In a statement posted on Monday on the Kremlin website, Putin said he supported an investigation of the scene by a "full team of experts" under the auspices of the International Civil Aviation Organisation, a UN agency.
Putin also lambasted nations that use the crash for "mercenary objectives". He didn't name any countries.
The 109-square-kilometer crash site, spread out on farmland and villages, looked dramatically different on Sunday, a day after armed rebels had stood guard while dozens of bodies lay in the summer heat.
The rebels were gone, and 192 bodies were loaded into the refrigerated train cars in the rebel-held town of Torez, 15km away.
The Ukrainian government said in a statement on its website that a second train with four refrigerator cars had arrived at Torez station.
Emergency workers, who the rebels have allowed to operate under their control, were searching the sprawling fields. Cranes moved pieces of the plane around, apparently to look for more bodies underneath.
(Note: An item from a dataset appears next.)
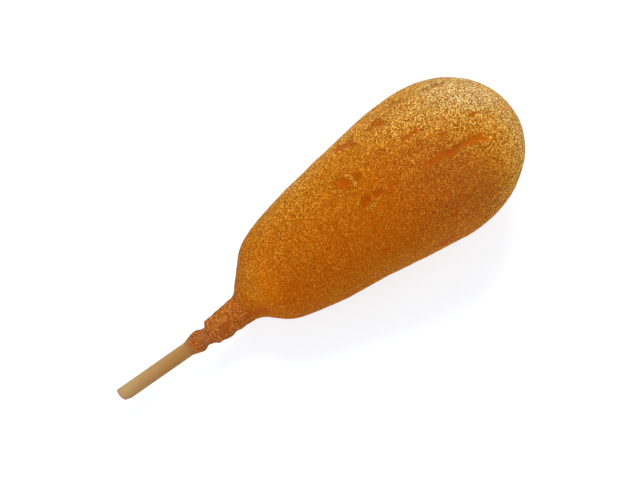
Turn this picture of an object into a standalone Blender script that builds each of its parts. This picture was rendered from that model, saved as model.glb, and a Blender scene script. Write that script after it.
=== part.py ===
"""A corn dog lying on its flank: one coat of fried batter on a round wooden stick.

Run it with: blender --background --python part.py

Units are metres and +Z is up. The food's own axis starts at the bare end of the
stick (station 0) and ends at the nose. It lies along +X and is pitched so that the
tapering flank rests on the table plane, z = 0. The origin is under the middle of
the whole corn dog.
"""

import math
from typing import NamedTuple

import bmesh
import bpy
from mathutils import Matrix

MM = 0.001

# The stick: a 5 mm dowel, blunt at both ends, most of it inside the food.
STICK_DIAMETER = 5.0 * MM
STICK_LENGTH = 140.0 * MM
STICK_CHAMFER = 0.5 * MM
STICK_SEGMENTS = 32
STICK_SIDE = -0.85 * MM  # where its axis starts, beside the food's axis
STICK_YAW = math.radians(-1.3)  # how far it leans sideways
SOCKET_GAP = 0.3 * MM  # between the stick and the hole that it fills

# The coat's nose: a rounded dome in front of the fattest ring.
BELLY_STATION = 125.5 * MM
BELLY_RADIUS = 25.4 * MM
NOSE_STATION = 158.2 * MM
NOSE_POWER = 2.1  # 2 is an ellipse, and more is blunter
NOSE_SIDE = -0.5 * MM  # how far the tip leans sideways
NOSE_RINGS = 15

# The coat's mesh.
COAT_SEGMENTS = 48
COLLAR_STEP = 1.2 * MM
SHOULDER_STEP = 1.7 * MM
FLANK_STEP = 3.2 * MM

# Hand-dipped batter is uneven: slow swells on the body, a ragged edge on the collar.
SWELL = 0.28 * MM
RAGGED_EDGE = 0.7 * MM
RAGGED_UNTIL = 46.5 * MM  # the collar is even from here to the shoulder

# How it lies.
REST_FROM = 75.5 * MM  # the stretch of the flank that touches the table
REST_TO = 121.5 * MM
FLAT_DEPTH = 0.6 * MM  # how much it is pressed flat
TABLE_CUTTER = (0.3, 0.15, 0.02)


class Station(NamedTuple):
    """A ring of the coat: its place along the axis, its radius and its sideways drift."""

    along: float
    radius: float
    side: float


# From the film's edge on the stick to the fattest ring.
EDGE = Station(28.8 * MM, 3.15 * MM, -1.5 * MM)
RING = Station(32.0 * MM, 3.6 * MM, -1.5 * MM)
WAIST = Station(34.6 * MM, 3.2 * MM, -1.65 * MM)
LIP = Station(38.0 * MM, 4.4 * MM, -1.5 * MM)
SLEEVE = Station(43.5 * MM, 4.8 * MM, -1.5 * MM)
NECK = Station(49.3 * MM, 5.2 * MM, -1.4 * MM)
SHOULDER_ROOT = Station(55.4 * MM, 8.7 * MM, 0.4 * MM)
SHOULDER = Station(60.7 * MM, 13.3 * MM, 0.8 * MM)
SHOULDER_TOP = Station(66.6 * MM, 16.2 * MM, 0.95 * MM)
FLANK = Station(80.5 * MM, 19.4 * MM, 1.05 * MM)
MIDDLE = Station(108.5 * MM, 23.7 * MM, 0.6 * MM)
BELLY = Station(BELLY_STATION, BELLY_RADIUS, 0.3 * MM)
COAT = (EDGE, RING, WAIST, LIP, SLEEVE, NECK, SHOULDER_ROOT, SHOULDER, SHOULDER_TOP, FLANK, MIDDLE, BELLY)


def clear_scene():
    """Removes whatever the file opened with."""
    for obj in list(bpy.data.objects):
        bpy.data.objects.remove(obj, do_unlink=True)


def new_collection(name):
    """Makes a collection in the scene."""
    made = bpy.data.collections.new(name)
    bpy.context.scene.collection.children.link(made)
    return made


def new_material(name, colour, roughness):
    """A Principled material of one colour."""
    material = bpy.data.materials.new(name)
    material.use_nodes = True
    shader = material.node_tree.nodes["Principled BSDF"]
    shader.inputs["Base Color"].default_value = (*colour, 1.0)
    shader.inputs["Roughness"].default_value = roughness
    shader.inputs["Metallic"].default_value = 0.0
    return material


def slope(stations, index, field):
    """The slope of a field of the stations at one of them, level at a crest or a dip."""
    if index in (0, len(stations) - 1):
        return 0.0
    before, here, after = stations[index - 1 : index + 2]
    rise_in = (getattr(here, field) - getattr(before, field)) / (here.along - before.along)
    rise_out = (getattr(after, field) - getattr(here, field)) / (after.along - here.along)
    if rise_in * rise_out <= 0.0:
        return 0.0
    return 2.0 * rise_in * rise_out / (rise_in + rise_out)


def through(stations, along, field):
    """A smooth curve through a field of the stations, with no overshoot between them."""
    last = len(stations) - 2
    index = next((i for i in range(last) if along < stations[i + 1].along), last)
    start, end = stations[index], stations[index + 1]
    length = end.along - start.along
    t = (along - start.along) / length
    pull_out = slope(stations, index, field) * length
    pull_in = slope(stations, index + 1, field) * length
    return (
        (2 * t**3 - 3 * t**2 + 1) * getattr(start, field)
        + (t**3 - 2 * t**2 + t) * pull_out
        + (3 * t**2 - 2 * t**3) * getattr(end, field)
        + (t**3 - t**2) * pull_in
    )


def nose_rings():
    """Places and radii from the nose's tip back to just before the fattest ring."""
    length = NOSE_STATION - BELLY_STATION
    for ring in range(NOSE_RINGS):
        angle = math.pi / 2 * (1 - ring / NOSE_RINGS)
        along = BELLY_STATION + length * math.sin(angle) ** (2 / NOSE_POWER)
        yield along, BELLY_RADIUS * max(0.0, math.cos(angle)) ** (2 / NOSE_POWER) if ring else 0.0


def body_rings():
    """Places and radii from the fattest ring back to the film's edge on the stick."""
    along = BELLY.along
    while along > EDGE.along:
        yield along, through(COAT, along, "radius")
        step = FLANK_STEP if along > SHOULDER_TOP.along + FLANK_STEP else SHOULDER_STEP
        along -= COLLAR_STEP if along <= NECK.along + COLLAR_STEP else step
    yield EDGE.along, EDGE.radius


def drift(along):
    """How far the middle of a ring lies beside the food's axis."""
    if along <= BELLY.along:
        return through(COAT, along, "side")
    reach = (along - BELLY.along) / (NOSE_STATION - BELLY.along)
    return BELLY.side + (NOSE_SIDE - BELLY.side) * reach**2


def swell(along, azimuth, radius):
    """How far the hand-dipped batter stands out from its round section."""
    wave = math.sin(2 * azimuth + 70 * along) + 0.6 * math.sin(3 * azimuth - 110 * along + 1.9)
    return SWELL * wave * (radius / BELLY_RADIUS) ** 2


def ragged(along, azimuth):
    """How far the collar's rings run ahead or behind at this azimuth."""
    share = max(0.0, 1.0 - (along - EDGE.along) / (RAGGED_UNTIL - EDGE.along))
    wave = math.sin(azimuth - 0.5) + 0.5 * math.sin(3 * azimuth + 0.8)
    return RAGGED_EDGE * share * wave if along > EDGE.along else 0.0


def turned_coat(collection):
    """The coat's profile, turned round the axis with a Screw, as a plain mesh along +X."""
    profile = [(radius, 0.0, along) for along, radius in (*nose_rings(), *body_rings())]
    profile.append((0.0, 0.0, EDGE.along))
    outline = bpy.data.meshes.new("coat_profile")
    outline.from_pydata(profile, [(i, i + 1) for i in range(len(profile) - 1)], [])
    turned = bpy.data.objects.new("coat_profile", outline)
    collection.objects.link(turned)
    screw = turned.modifiers.new("turn", "SCREW")
    screw.steps = screw.render_steps = COAT_SEGMENTS
    screw.use_merge_vertices = True
    screw.merge_threshold = 0.00001
    graph = bpy.context.evaluated_depsgraph_get()
    mesh = bpy.data.meshes.new_from_object(turned.evaluated_get(graph))
    mesh.transform(Matrix.Rotation(math.pi / 2, 4, "Y"))
    bpy.data.objects.remove(turned, do_unlink=True)
    bpy.data.meshes.remove(outline)
    return mesh


def shape_coat(mesh):
    """Makes the turned coat uneven: swells, the ragged collar and the sideways drift."""
    for vertex in mesh.vertices:
        along, side, up = vertex.co
        radius = math.hypot(side, up)
        azimuth = math.atan2(side, up)
        grown = radius + swell(along, azimuth, radius)
        vertex.co.x = along + ragged(along, azimuth) * min(1.0, radius / EDGE.radius)
        vertex.co.y = grown * math.sin(azimuth) + drift(along)
        vertex.co.z = grown * math.cos(azimuth)


def make_batter(collection, material, carrier):
    """The coat as one solid, smooth but for its faceted mesh."""
    mesh = turned_coat(collection)
    shape_coat(mesh)
    mesh.name = "batter"
    mesh.materials.append(material)
    mesh.shade_smooth()
    mesh.set_sharp_from_angle(angle=math.radians(50))
    batter = bpy.data.objects.new("batter", mesh)
    batter.parent = carrier
    collection.objects.link(batter)
    return batter


def dowel_mesh(name, radius, length):
    """A cylinder along +X from station 0."""
    mesh = bpy.data.meshes.new(name)
    shape = bmesh.new()
    bmesh.ops.create_cone(
        shape, cap_ends=True, segments=STICK_SEGMENTS, radius1=radius, radius2=radius, depth=length
    )
    shape.transform(Matrix.Translation((length / 2, 0, 0)) @ Matrix.Rotation(math.pi / 2, 4, "Y"))
    shape.to_mesh(mesh)
    shape.free()
    return mesh


def place_on_stick_axis(obj, carrier, along=0.0):
    """Puts an object on the stick's own leaning axis."""
    obj.parent = carrier
    obj.rotation_euler = (0, 0, STICK_YAW)
    obj.location = (along, STICK_SIDE + along * math.tan(STICK_YAW), 0)


def make_stick(collection, material, carrier):
    """The dowel, with its worn ends."""
    mesh = dowel_mesh("stick", STICK_DIAMETER / 2, STICK_LENGTH)
    mesh.materials.append(material)
    mesh.shade_smooth()
    mesh.set_sharp_from_angle(angle=math.radians(40))
    stick = bpy.data.objects.new("stick", mesh)
    collection.objects.link(stick)
    place_on_stick_axis(stick, carrier)
    worn = stick.modifiers.new("worn_ends", "BEVEL")
    worn.width = STICK_CHAMFER
    worn.segments = 3
    worn.limit_method = "ANGLE"
    worn.angle_limit = math.radians(60)
    return stick


def make_helper(name, mesh, collection):
    """An object that only cuts others."""
    helper = bpy.data.objects.new(name, mesh)
    helper.hide_render = True
    helper.display_type = "WIRE"
    collection.objects.link(helper)
    return helper


def cut(obj, cutter, name):
    """Takes one solid out of another."""
    boolean = obj.modifiers.new(name, "BOOLEAN")
    boolean.operation = "DIFFERENCE"
    boolean.object = cutter


def cut_socket(batter, collection, carrier):
    """The blind hole that the stick fills, open at the collar's edge."""
    start = EDGE.along - 5 * MM
    length = STICK_LENGTH + SOCKET_GAP - start
    mesh = dowel_mesh("socket_cutter", STICK_DIAMETER / 2 + SOCKET_GAP, length)
    cutter = make_helper("socket_cutter", mesh, collection)
    place_on_stick_axis(cutter, carrier, start)
    cut(batter, cutter, "socket")


def cut_resting_flat(batter, collection):
    """The flat that the coat lies on, level with the table."""
    mesh = bpy.data.meshes.new("table_cutter")
    shape = bmesh.new()
    bmesh.ops.create_cube(shape, size=1.0)
    bmesh.ops.scale(shape, vec=TABLE_CUTTER, verts=shape.verts)
    bmesh.ops.translate(shape, vec=(0, 0, -TABLE_CUTTER[2] / 2), verts=shape.verts)
    shape.to_mesh(mesh)
    shape.free()
    cut(batter, make_helper("table_cutter", mesh, collection), "resting_flat")


def pitch():
    """How far the food leans down towards its stick, to lie on its flank."""
    rise = through(COAT, REST_TO, "radius") - through(COAT, REST_FROM, "radius")
    return math.atan2(rise, REST_TO - REST_FROM)


def lay_down(carrier, batter, stick):
    """Pitches the food onto its flank, lowers it onto the table and centres it."""
    lying = Matrix.Rotation(-pitch(), 4, "Y")
    coat = [lying @ vertex.co for vertex in batter.data.vertices]
    near = min((lying @ vertex.co).x for vertex in stick.data.vertices)
    far = max(point.x for point in coat)
    left, right = min(point.y for point in coat), max(point.y for point in coat)
    lowest = min(point.z for point in coat)
    carrier.rotation_euler = (0, -pitch(), 0)
    carrier.location = (-(near + far) / 2, -(left + right) / 2, -lowest - FLAT_DEPTH)


def main():
    """Builds the corn dog."""
    clear_scene()
    parts = new_collection("corn_dog")
    cutters = new_collection("cutters")
    crust = new_material("fried_crust", (0.46, 0.13, 0.012), 0.6)
    wood = new_material("pale_wood", (0.50, 0.31, 0.12), 0.7)
    carrier = bpy.data.objects.new("corn_dog", None)
    parts.objects.link(carrier)
    batter = make_batter(parts, crust, carrier)
    stick = make_stick(parts, wood, carrier)
    lay_down(carrier, batter, stick)
    cut_socket(batter, cutters, carrier)
    cut_resting_flat(batter, cutters)


main()
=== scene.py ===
"""The looks of a corn dog that lies on its flank: fried batter on a wooden stick.

The food has an axis of its own. Station 0 is the stick's bare end, and the nose is at the
far end. A place on the coat is its station along that axis and its azimuth round it:
azimuth 0 is on top, and positive angles turn towards +Y, the left flank as seen from the
stick. The axis leans down towards the stick, so that the tapering flank rests on the table.
"""

import logging
import math
import random
from collections.abc import Iterable, Mapping, Sequence
from dataclasses import dataclass, field, fields
from enum import Enum
from functools import reduce

import bpy
import numpy as np
from bpy.types import ID, Material, Mesh, Node, NodeTree, Object
from mathutils import Matrix, Vector, noise


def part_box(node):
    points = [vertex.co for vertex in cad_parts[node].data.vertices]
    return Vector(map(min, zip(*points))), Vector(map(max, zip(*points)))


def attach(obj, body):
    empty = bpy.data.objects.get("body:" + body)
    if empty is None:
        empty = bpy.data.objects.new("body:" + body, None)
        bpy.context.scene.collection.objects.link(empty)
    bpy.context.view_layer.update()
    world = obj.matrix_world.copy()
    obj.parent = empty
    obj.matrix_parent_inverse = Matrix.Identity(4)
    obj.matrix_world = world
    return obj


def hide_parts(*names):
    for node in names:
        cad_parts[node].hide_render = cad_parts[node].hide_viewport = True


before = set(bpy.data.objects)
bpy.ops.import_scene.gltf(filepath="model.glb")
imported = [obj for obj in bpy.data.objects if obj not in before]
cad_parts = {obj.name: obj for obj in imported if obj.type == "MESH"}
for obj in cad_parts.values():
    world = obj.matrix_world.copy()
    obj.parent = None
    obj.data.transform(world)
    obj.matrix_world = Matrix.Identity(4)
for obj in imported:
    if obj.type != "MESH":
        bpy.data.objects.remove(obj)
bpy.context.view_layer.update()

Array = np.ndarray
Colour = tuple[float, float, float]
Socket = bpy.types.NodeSocket
Sockets = Mapping[str, Socket]
Source = Socket | float | tuple[float, ...]
Feed = Mapping[str | int, Source]
# A layer of noise: its strength, its size in mm and how far its pattern is moved.
Layer = tuple[float, float, float]

MM = 0.001
# Keeps divisions and logarithms away from zero.
TINY = 1e-12
# The factors of the crust's painted light and shade where it is darkest and lightest, and how steeply
# smoothstep joins them.
DARKEST, LIGHTEST = 0.8, 1.2
LIGHT_SLOPE = 1.5 * (LIGHTEST - DARKEST)
WHITE = (1.0, 1.0, 1.0, 1.0)
LOG = logging.getLogger("corn_dog")


# ---------------- shared shapes


def wrapped(angle: Array) -> Array:
    """An angle in radians, brought between -pi and pi."""
    return (angle + math.pi) % math.tau - math.pi


def smoothstep(low: float | Array, high: float | Array, value: Array) -> Array:
    """A smooth rise from 0 at low to 1 at high."""
    share = np.clip((value - low) / (high - low), 0.0, 1.0)
    return share * share * (3.0 - 2.0 * share)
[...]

By Sunday night, Ukraine's emergency services agency said the total number of bodies found was 251, with dozens of body parts.
Dutch Prime Minister Mark Rutte, whose country lost 192 citizens on the plane, told a news conference that repatriating the bodies was his "No. 1 priority".
He said all efforts were aimed at getting the train with the bodies to "territory controlled by Ukraine", adding that a Dutch military plane was being sent to Kharkiv to set up a co-ordination center.
Michael Bociurkiw, a spokesperson for the Organisation for Security and Co-operation in Europe, said reports from the group's investigators in Ukraine suggest some bodies were incinerated without a trace.
"We're looking at the field where the engines have come down. This was the area which was exposed to the most intense heat. We do not see any bodies here. It appears that some have been vaporised," he said from the crash site.
Rebel leader Alexander Borodai denied the rebels were trying to tamper with evidence, saying the bodies would be turned over to a team of Malaysian experts he was expecting.
A group of investigators that included Malaysian officials was in Kiev, but said they wouldn't go into rebel-held areas until they get better assurances about security.
The Ukrainian government, which has responsibility for the investigation, has also asked for help from the International Civil Aviation Organisation and Eurocontrol, a European air traffic safety organisation.
Borodai insisted the rebels have not interfered with the investigation, and said he would turn over the plane's flight data and cockpit voice recorders, or "black boxes", as well.
"The bodies will go nowhere until experts arrive," Borodai said in the rebel-held city of Donetsk.
But it was clear that the rebels were interfering in the investigation.
Pressure on Putin
Lyubov Kudryavets, a worker at the Torez morgue, said that on the evening the plane went down, a resident brought in the bloodied body of a child, about 7 or 8 years old. On Saturday, militiamen came to take away the body away, she said.
"They began to question me: 'Where are the fragments of rocket? Where are the fragments from the plane?'" Kudryavets said. "But I didn't have any wreckage. ... I swear."
Experts said that even if investigators are granted access now, it might be too late.
"Even without any deliberate attempt at a cover-up, the crash site is already compromised in forensic terms," said Keir Giles, an associate fellow at the Chatham House think tank.
"A reconstruction of the aircraft fuselage and wings would give a picture on how the missile struck and what kind it was. If any aircraft parts have already been removed ... this compromises the objectivity of the investigation."
On the diplomatic front, Western leaders stepped up the pressure on Putin. The leaders of France, Germany and Britain issued a joint statement demanding that he force the separatists to "finally allow rescuers and investigators to have free and total access to the zone".
Rutte said the Dutch foreign minister was headed to the UN to lobby "to further expand the international coalition pushing for quick recovery of the bodies and getting to the bottom of the terrible events on MH17."
In the Netherlands, worshippers at church services prayed for the victims.
Silene Fredriksz-Hoogzand, whose son, Bryce, and his girlfriend, Daisy Oehlers, were among those killed, said she was appalled their bodies weren't being handed over.
"Mr Putin, send my children home," she said, speaking on Sky TV from Amsterdam's Schiphol Airport. "Send them home. Please."